But even in this case, the creditor would not be quite
as badly off as he would have been without the
protection afforded by the 25 percent gold clause. For
in its absence, he would have been repaid merely his
original $1 million, that now had a buying power only
one-fifth as great as it was originally. With this gold
clause and his consequent receipt of $1,250,000, the
buying power he receives is one-fourth as great as the
sum he lent.
The difference between a fourth and a fifth is, of
course, not very great. It would amount to our creditor
incurring a loss in buying power of 75 percent rather
than 80 percent, which is not an outcome to be
particularly happy about.
But the odds are great that the protection afforded by
such a gold clause would be equal to more than 25
percent of the real value of the sum originally due the
creditor. This is because if prices were to start rising
rapidly, the price of gold would almost certainly rise
even more rapidly. Thus, for example, if prices in
general were to rise on the order of 5 times over the
course of a decade or two, say, the price of gold might
very well rise by 10 or even 20 times. In that case, the
250 ounces of gold that the creditor would have the
option of choosing, would be worth $2.5 million or even
$5 million. In the face of a fivefold rise in prices,
these sums would have the buying power of 50 percent or
even 100 percent of the real value of the sum originally
due the creditor.
What would serve to make the price of gold rise faster
than prices in general is that in periods of rapid
inflation, and in the absence of any reliable
alternative paper currency, such as the dollar once
appeared to be, gold is the ideal inflation hedge for
most people. Even though its ownership entails some
costs of storage and safekeeping, those costs are very
modest. At the same time incurring them represents a far
lesser loss than does practically all the usual forms of
investment in a period of rapid inflation, including
ownership of common stocks and family businesses. In
these cases, capital gains taxes and income taxes
consume funds needed for replacement at higher prices.
As a result, a growing demand for gold as an inflation
hedge appears, which operates on the price of gold
alongside of and in addition to the forces operating to
raise prices in general.

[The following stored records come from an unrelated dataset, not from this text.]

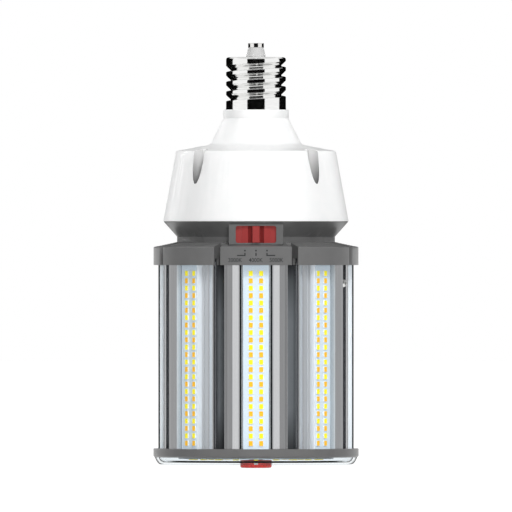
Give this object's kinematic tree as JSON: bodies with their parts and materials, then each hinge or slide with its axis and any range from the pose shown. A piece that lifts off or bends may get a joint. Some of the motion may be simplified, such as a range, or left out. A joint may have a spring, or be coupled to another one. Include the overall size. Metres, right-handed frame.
{
  "type": "corn led bulb",
  "caption": "Corn-cob LED lamp with a mogul screw base, white driver housing, slotted grey cap, ring of light bars, red colour slider and red power selector.",
  "frame": {"origin": "centre of the seat under the metal screw shell, where the base ends and the white collar begins", "axes": "+Z along the lamp's axis towards the centre contact, -Y is the front with the colour switch, +X to the right of it"},
  "size_m": [0.1338, 0.1338, 0.2769],
  "materials": {
    "nickel_plate": "polished",
    "contact_metal": "polished",
    "base_ceramic": "satin",
    "white_housing": "satin",
    "dark_grey_plastic": "satin",
    "red_plastic": "satin",
    "black_plastic": "matte",
    "zinc_steel": "polished",
    "black_steel": "matte",
    "bar_aluminium": "satin",
    "dark_aluminium": "matte",
    "white_board": "matte",
    "green_board": "matte",
    "clear_lens": "polished",
    "cool_phosphor": "matte",
    "warm_phosphor": "matte",
    "ferrite": "matte",
    "winding_tape": "satin",
    "capacitor_sleeve": "satin"
  },
  "bodies": {
    "lamp": {"base_insulator": "base_ceramic", "bottom_bar_screws": "zinc_steel", "bottom_plate": "dark_aluminium", "bottom_ring": "dark_grey_plastic", "capacitors": "capacitor_sleeve", "center_contact": "contact_metal", "color_switch": "black_plastic", "color_switch_board": "green_board", "cool_white_leds": "cool_phosphor", "core_tube": "dark_aluminium", "driver_board": "green_board", "driver_heat_plate": "bar_aluminium", "driver_housing": "white_housing", "earth_nut": "zinc_steel", "earth_screw": "zinc_steel", "earth_tab": "black_steel", "end_board": "white_board", "end_leds": "cool_phosphor", "end_lens": "clear_lens", "heatsink_bar_1": "bar_aluminium", "heatsink_bar_2": "bar_aluminium", "heatsink_bar_3": "bar_aluminium", "heatsink_bar_4": "bar_aluminium", "heatsink_bar_5": "bar_aluminium", "heatsink_bar_6": "bar_aluminium", "heatsink_bar_7": "bar_aluminium", "heatsink_bar_8": "bar_aluminium", "housing_screws": "zinc_steel", "led_board_1": "white_board", "led_board_2": "white_board", "led_board_3": "white_board", "led_board_4": "white_board", "led_board_5": "white_board", "led_board_6": "white_board", "led_board_7": "white_board", "led_board_8": "white_board", "line_choke": "ferrite", "neck_housing": "dark_grey_plastic", "neck_screws": "zinc_steel", "power_switch": "black_plastic", "screw_shell": "nickel_plate", "strip_lens_1": "clear_lens", "strip_lens_2": "clear_lens", "strip_lens_3": "clear_lens", "strip_lens_4": "clear_lens", "strip_lens_5": "clear_lens", "strip_lens_6": "clear_lens", "strip_lens_7": "clear_lens", "strip_lens_8": "clear_lens", "switch_backing": "red_plastic", "top_bar_screws": "zinc_steel", "top_cap": "dark_grey_plastic", "top_plate": "dark_aluminium", "transformer_core": "ferrite", "transformer_winding": "winding_tape", "warm_white_leds": "warm_phosphor"},
    "color_slider": {"color_slider": "red_plastic"},
    "power_knob": {"power_knob": "red_plastic"}
  },
  "joints": [
    {"name": "color_slide", "type": "slide", "parent": "lamp", "child": "color_slider", "axis": [1, 0, 0], "range_m": [-0.0072, 0.0072]},
    {"name": "power_turn", "type": "hinge", "parent": "lamp", "child": "power_knob", "pos_m": [0, 0, -0.2305], "axis": [0, 0, 1], "range_deg": [-45, 45]}
  ]
}
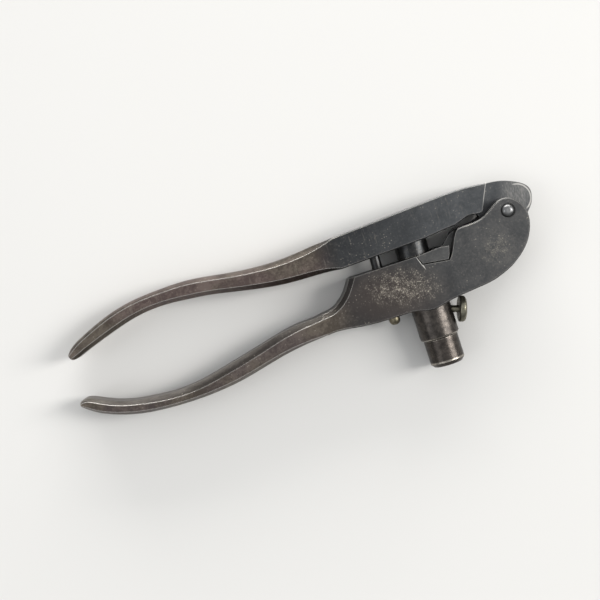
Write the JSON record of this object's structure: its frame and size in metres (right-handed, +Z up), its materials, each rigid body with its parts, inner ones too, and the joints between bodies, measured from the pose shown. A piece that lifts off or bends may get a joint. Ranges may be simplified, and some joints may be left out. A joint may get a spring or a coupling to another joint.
{
  "type": "crimping tool",
  "caption": "Hand-lever crimping and loading tool: curved handles hinged at one end, a stepped die under the jaw, a seating punch above it and a lifting extractor.",
  "frame": {"origin": "centre of the bounding box, on the side face that the tool lies on", "axes": "+X along the jaw from the handles to the hinge, +Y from the die towards the upper lever, +Z up along the hinge pin, from the side it lies on"},
  "size_m": [0.2358, 0.0782, 0.0233],
  "materials": {
    "lever_steel": "worn blued steel, brown patina on the handles",
    "black_steel": "glossy dark blued steel",
    "bright_steel": "polished steel",
    "nickel": "worn nickel plate",
    "old_brass": "tarnished brass"
  },
  "bodies": {
    "lower": {"lower_lever": "lever_steel", "pivot_pin": "bright_steel", "die_body": "black_steel", "priming_bush": "bright_steel"},
    "upper": {"upper_lever": "lever_steel", "seating_punch": "black_steel", "punch_screw": "bright_steel", "priming_pin": "black_steel", "pin_screw": "bright_steel"},
    "extractor_arm": {"extractor": "lever_steel"},
    "cap": {"die_cap": "black_steel"},
    "plug": {"seating_plug": "bright_steel"},
    "lock": {"die_lock_screw": "nickel"},
    "knockout": {"knockout_plunger": "old_brass"}
  },
  "joints": [
    {"name": "lever_pivot", "type": "hinge", "parent": "lower", "child": "upper", "pos_m": [0.10237, 0.02243, 0.011], "axis": [0, 0, -1], "range_deg": [-2.2, 90]},
    {"name": "extractor_pivot", "type": "hinge", "parent": "lower", "child": "extractor_arm", "pos_m": [0.10237, 0.02243, 0.011], "axis": [0, 0, -1], "range_deg": [-0.15, 4.55]},
    {"name": "cap_turn", "type": "hinge", "parent": "lower", "child": "cap", "pos_m": [0.05517, -0.02975, 0.011], "axis": [0, 1, 0], "range_deg": [-180, 180]},
    {"name": "plug_travel", "type": "slide", "parent": "cap", "child": "plug", "axis": [0, 1, 0], "range_m": [0, 0.008]},
    {"name": "lock_turn", "type": "hinge", "parent": "lower", "child": "lock", "pos_m": [0.06927, -0.01597, 0.011], "axis": [-0.9505, 0.3107, 0], "range_deg": [-180, 180]},
    {"name": "knockout_travel", "type": "slide", "parent": "lower", "child": "knockout", "axis": [0, 1, 0], "range_m": [0, 0.0032]}
  ],
  "couplings": [
    {"joint": "extractor_pivot", "follows": "lever_pivot", "ratio": 0.05}
  ]
}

In addition, the price of gold
could be increased by the desire for accumulations of
gold on the part of those who had agreed to accept
contingent liabilities in gold.
A potential consequence of a system of such partial gold
clauses could well be the development of substantial
opposition to rapid inflation on the part of debtors,
however paradoxical that may sound. This is because once
the number of dollars payable under gold clauses started
to exceed the number of dollars originally owed, debtors
would be in a position in which further inflation served
to increase their burden of debt rather than decrease
it. Gold prices rising more rapidly than prices in
general would mean that debtors would be in a position
in which the additional inflated money they took in
could not keep pace with the additional money they owed.
They would do better to take in less additional inflated
money and not be confronted with debt obligations rising
even more rapidly. (This seemingly paradoxical effect of
inflation under a system of gold clauses is a matter I
discuss more fully in Capitalism.)
Enactment of a creditors’ protection bill along the
lines I have described should be an essential part of
the near-term political agenda of all defenders of
economic freedom. It would offer a potentially valuable
two-fold protection against the ravages of inflation.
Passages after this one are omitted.